§ SET PROBLEM
Set down each record exactly as written.

*****

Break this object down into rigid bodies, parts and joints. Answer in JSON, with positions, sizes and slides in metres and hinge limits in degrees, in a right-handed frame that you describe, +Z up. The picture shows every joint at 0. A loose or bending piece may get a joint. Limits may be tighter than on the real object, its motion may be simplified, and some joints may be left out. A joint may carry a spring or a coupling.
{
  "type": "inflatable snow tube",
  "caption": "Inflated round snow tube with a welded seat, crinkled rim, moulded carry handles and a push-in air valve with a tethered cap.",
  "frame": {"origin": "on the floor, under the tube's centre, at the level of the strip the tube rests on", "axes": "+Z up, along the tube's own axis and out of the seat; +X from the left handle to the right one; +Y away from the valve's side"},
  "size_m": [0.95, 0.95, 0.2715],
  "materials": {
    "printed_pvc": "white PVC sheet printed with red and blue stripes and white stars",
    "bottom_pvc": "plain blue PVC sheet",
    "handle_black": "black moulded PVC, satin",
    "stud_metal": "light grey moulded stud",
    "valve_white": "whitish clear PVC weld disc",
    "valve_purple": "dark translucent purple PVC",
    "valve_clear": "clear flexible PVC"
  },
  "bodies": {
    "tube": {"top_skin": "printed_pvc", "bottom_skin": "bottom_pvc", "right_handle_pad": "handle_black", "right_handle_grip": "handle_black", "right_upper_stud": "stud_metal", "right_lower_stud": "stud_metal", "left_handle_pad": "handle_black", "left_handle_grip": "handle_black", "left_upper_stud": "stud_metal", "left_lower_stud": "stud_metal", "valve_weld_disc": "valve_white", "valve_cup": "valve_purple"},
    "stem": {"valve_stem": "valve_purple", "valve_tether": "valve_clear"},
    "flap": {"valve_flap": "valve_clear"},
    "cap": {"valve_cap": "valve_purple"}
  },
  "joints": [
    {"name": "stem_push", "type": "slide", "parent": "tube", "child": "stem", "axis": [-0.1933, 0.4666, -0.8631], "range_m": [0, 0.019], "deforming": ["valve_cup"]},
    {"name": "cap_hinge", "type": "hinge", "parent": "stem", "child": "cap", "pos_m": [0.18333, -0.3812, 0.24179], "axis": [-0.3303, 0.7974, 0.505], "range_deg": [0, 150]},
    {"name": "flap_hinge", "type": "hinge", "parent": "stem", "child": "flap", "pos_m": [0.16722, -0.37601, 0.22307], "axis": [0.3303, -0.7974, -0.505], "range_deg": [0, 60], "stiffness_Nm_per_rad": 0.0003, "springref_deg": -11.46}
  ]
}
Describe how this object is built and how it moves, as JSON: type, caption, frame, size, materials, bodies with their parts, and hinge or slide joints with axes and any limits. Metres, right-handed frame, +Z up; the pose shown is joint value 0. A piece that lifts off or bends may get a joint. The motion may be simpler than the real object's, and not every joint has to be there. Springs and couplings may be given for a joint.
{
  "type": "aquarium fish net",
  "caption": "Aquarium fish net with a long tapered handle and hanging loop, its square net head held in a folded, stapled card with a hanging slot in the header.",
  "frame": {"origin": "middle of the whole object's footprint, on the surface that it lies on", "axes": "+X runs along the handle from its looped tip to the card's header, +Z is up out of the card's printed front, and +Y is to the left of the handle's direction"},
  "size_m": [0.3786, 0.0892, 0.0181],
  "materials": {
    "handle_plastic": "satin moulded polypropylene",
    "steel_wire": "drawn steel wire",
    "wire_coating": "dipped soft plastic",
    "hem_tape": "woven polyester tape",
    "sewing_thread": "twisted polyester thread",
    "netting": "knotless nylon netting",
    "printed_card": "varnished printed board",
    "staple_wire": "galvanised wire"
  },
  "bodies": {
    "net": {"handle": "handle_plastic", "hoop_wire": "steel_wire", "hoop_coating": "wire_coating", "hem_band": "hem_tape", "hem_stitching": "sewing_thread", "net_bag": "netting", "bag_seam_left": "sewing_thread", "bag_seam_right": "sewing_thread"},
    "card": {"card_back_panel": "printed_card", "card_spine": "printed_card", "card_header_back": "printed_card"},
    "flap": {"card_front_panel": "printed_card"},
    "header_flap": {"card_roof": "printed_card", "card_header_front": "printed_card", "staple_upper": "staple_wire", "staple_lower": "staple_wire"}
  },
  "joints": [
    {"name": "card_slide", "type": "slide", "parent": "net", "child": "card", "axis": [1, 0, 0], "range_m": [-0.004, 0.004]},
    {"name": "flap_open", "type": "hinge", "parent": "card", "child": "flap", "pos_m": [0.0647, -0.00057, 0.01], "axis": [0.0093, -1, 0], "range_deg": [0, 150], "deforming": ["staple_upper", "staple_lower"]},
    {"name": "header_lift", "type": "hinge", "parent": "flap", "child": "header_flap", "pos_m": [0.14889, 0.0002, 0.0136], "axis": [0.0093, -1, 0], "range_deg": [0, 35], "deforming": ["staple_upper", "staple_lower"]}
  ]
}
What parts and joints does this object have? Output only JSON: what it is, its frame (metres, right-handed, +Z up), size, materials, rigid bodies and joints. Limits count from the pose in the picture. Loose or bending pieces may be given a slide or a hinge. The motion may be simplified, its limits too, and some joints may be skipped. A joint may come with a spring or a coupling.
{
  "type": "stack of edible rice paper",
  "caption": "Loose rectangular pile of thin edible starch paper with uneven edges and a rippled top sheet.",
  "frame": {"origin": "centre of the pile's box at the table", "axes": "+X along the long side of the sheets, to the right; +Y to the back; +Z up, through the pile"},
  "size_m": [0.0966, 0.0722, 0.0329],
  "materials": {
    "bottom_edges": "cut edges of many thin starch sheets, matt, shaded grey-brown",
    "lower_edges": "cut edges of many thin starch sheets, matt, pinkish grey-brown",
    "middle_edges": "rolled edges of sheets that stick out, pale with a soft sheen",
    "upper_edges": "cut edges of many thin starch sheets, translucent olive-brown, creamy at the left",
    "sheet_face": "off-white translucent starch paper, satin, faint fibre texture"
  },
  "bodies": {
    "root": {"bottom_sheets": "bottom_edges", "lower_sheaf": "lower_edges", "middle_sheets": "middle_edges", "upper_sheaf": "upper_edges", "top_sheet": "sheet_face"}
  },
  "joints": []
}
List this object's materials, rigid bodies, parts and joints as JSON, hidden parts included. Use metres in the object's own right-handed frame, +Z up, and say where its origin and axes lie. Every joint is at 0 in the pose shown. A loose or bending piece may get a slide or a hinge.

*****

§ WRITTEN REPLY
Break this object down into rigid bodies, parts and joints. Answer in JSON, with positions, sizes and slides in metres and hinge limits in degrees, in a right-handed frame that you describe, +Z up. The picture shows every joint at 0. A loose or bending piece may get a joint. Limits may be tighter than on the real object, its motion may be simplified, and some joints may be left out. A joint may carry a spring or a coupling.
{
  "type": "inflatable snow tube",
  "caption": "Inflated round snow tube with a welded seat, crinkled rim, moulded carry handles and a push-in air valve with a tethered cap.",
  "frame": {"origin": "on the floor, under the tube's centre, at the level of the strip the tube rests on", "axes": "+Z up, along the tube's own axis and out of the seat; +X from the left handle to the right one; +Y away from the valve's side"},
  "size_m": [0.95, 0.95, 0.2715],
  "materials": {
    "printed_pvc": "white PVC sheet printed with red and blue stripes and white stars",
    "bottom_pvc": "plain blue PVC sheet",
    "handle_black": "black moulded PVC, satin",
    "stud_metal": "light grey moulded stud",
    "valve_white": "whitish clear PVC weld disc",
    "valve_purple": "dark translucent purple PVC",
    "valve_clear": "clear flexible PVC"
  },
  "bodies": {
    "tube": {"top_skin": "printed_pvc", "bottom_skin": "bottom_pvc", "right_handle_pad": "handle_black", "right_handle_grip": "handle_black", "right_upper_stud": "stud_metal", "right_lower_stud": "stud_metal", "left_handle_pad": "handle_black", "left_handle_grip": "handle_black", "left_upper_stud": "stud_metal", "left_lower_stud": "stud_metal", "valve_weld_disc": "valve_white", "valve_cup": "valve_purple"},
    "stem": {"valve_stem": "valve_purple", "valve_tether": "valve_clear"},
    "flap": {"valve_flap": "valve_clear"},
    "cap": {"valve_cap": "valve_purple"}
  },
  "joints": [
    {"name": "stem_push", "type": "slide", "parent": "tube", "child": "stem", "axis": [-0.1933, 0.4666, -0.8631], "range_m": [0, 0.019], "deforming": ["valve_cup"]},
    {"name": "cap_hinge", "type": "hinge", "parent": "stem", "child": "cap", "pos_m": [0.18333, -0.3812, 0.24179], "axis": [-0.3303, 0.7974, 0.505], "range_deg": [0, 150]},
    {"name": "flap_hinge", "type": "hinge", "parent": "stem", "child": "flap", "pos_m": [0.16722, -0.37601, 0.22307], "axis": [0.3303, -0.7974, -0.505], "range_deg": [0, 60], "stiffness_Nm_per_rad": 0.0003, "springref_deg": -11.46}
  ]
}
Describe how this object is built and how it moves, as JSON: type, caption, frame, size, materials, bodies with their parts, and hinge or slide joints with axes and any limits. Metres, right-handed frame, +Z up; the pose shown is joint value 0. A piece that lifts off or bends may get a joint. The motion may be simpler than the real object's, and not every joint has to be there. Springs and couplings may be given for a joint.
{
  "type": "aquarium fish net",
  "caption": "Aquarium fish net with a long tapered handle and hanging loop, its square net head held in a folded, stapled card with a hanging slot in the header.",
  "frame": {"origin": "middle of the whole object's footprint, on the surface that it lies on", "axes": "+X runs along the handle from its looped tip to the card's header, +Z is up out of the card's printed front, and +Y is to the left of the handle's direction"},
  "size_m": [0.3786, 0.0892, 0.0181],
  "materials": {
    "handle_plastic": "satin moulded polypropylene",
    "steel_wire": "drawn steel wire",
    "wire_coating": "dipped soft plastic",
    "hem_tape": "woven polyester tape",
    "sewing_thread": "twisted polyester thread",
    "netting": "knotless nylon netting",
    "printed_card": "varnished printed board",
    "staple_wire": "galvanised wire"
  },
  "bodies": {
    "net": {"handle": "handle_plastic", "hoop_wire": "steel_wire", "hoop_coating": "wire_coating", "hem_band": "hem_tape", "hem_stitching": "sewing_thread", "net_bag": "netting", "bag_seam_left": "sewing_thread", "bag_seam_right": "sewing_thread"},
    "card": {"card_back_panel": "printed_card", "card_spine": "printed_card", "card_header_back": "printed_card"},
    "flap": {"card_front_panel": "printed_card"},
    "header_flap": {"card_roof": "printed_card", "card_header_front": "printed_card", "staple_upper": "staple_wire", "staple_lower": "staple_wire"}
  },
  "joints": [
    {"name": "card_slide", "type": "slide", "parent": "net", "child": "card", "axis": [1, 0, 0], "range_m": [-0.004, 0.004]},
    {"name": "flap_open", "type": "hinge", "parent": "card", "child": "flap", "pos_m": [0.0647, -0.00057, 0.01], "axis": [0.0093, -1, 0], "range_deg": [0, 150], "deforming": ["staple_upper", "staple_lower"]},
    {"name": "header_lift", "type": "hinge", "parent": "flap", "child": "header_flap", "pos_m": [0.14889, 0.0002, 0.0136], "axis": [0.0093, -1, 0], "range_deg": [0, 35], "deforming": ["staple_upper", "staple_lower"]}
  ]
}
What parts and joints does this object have? Output only JSON: what it is, its frame (metres, right-handed, +Z up), size, materials, rigid bodies and joints. Limits count from the pose in the picture. Loose or bending pieces may be given a slide or a hinge. The motion may be simplified, its limits too, and some joints may be skipped. A joint may come with a spring or a coupling.
{
  "type": "stack of edible rice paper",
  "caption": "Loose rectangular pile of thin edible starch paper with uneven edges and a rippled top sheet.",
  "frame": {"origin": "centre of the pile's box at the table", "axes": "+X along the long side of the sheets, to the right; +Y to the back; +Z up, through the pile"},
  "size_m": [0.0966, 0.0722, 0.0329],
  "materials": {
    "bottom_edges": "cut edges of many thin starch sheets, matt, shaded grey-brown",
    "lower_edges": "cut edges of many thin starch sheets, matt, pinkish grey-brown",
    "middle_edges": "rolled edges of sheets that stick out, pale with a soft sheen",
    "upper_edges": "cut edges of many thin starch sheets, translucent olive-brown, creamy at the left",
    "sheet_face": "off-white translucent starch paper, satin, faint fibre texture"
  },
  "bodies": {
    "root": {"bottom_sheets": "bottom_edges", "lower_sheaf": "lower_edges", "middle_sheets": "middle_edges", "upper_sheaf": "upper_edges", "top_sheet": "sheet_face"}
  },
  "joints": []
}
List this object's materials, rigid bodies, parts and joints as JSON, hidden parts included. Use metres in the object's own right-handed frame, +Z up, and say where its origin and axes lie. Every joint is at 0 in the pose shown. A loose or bending piece may get a slide or a hinge.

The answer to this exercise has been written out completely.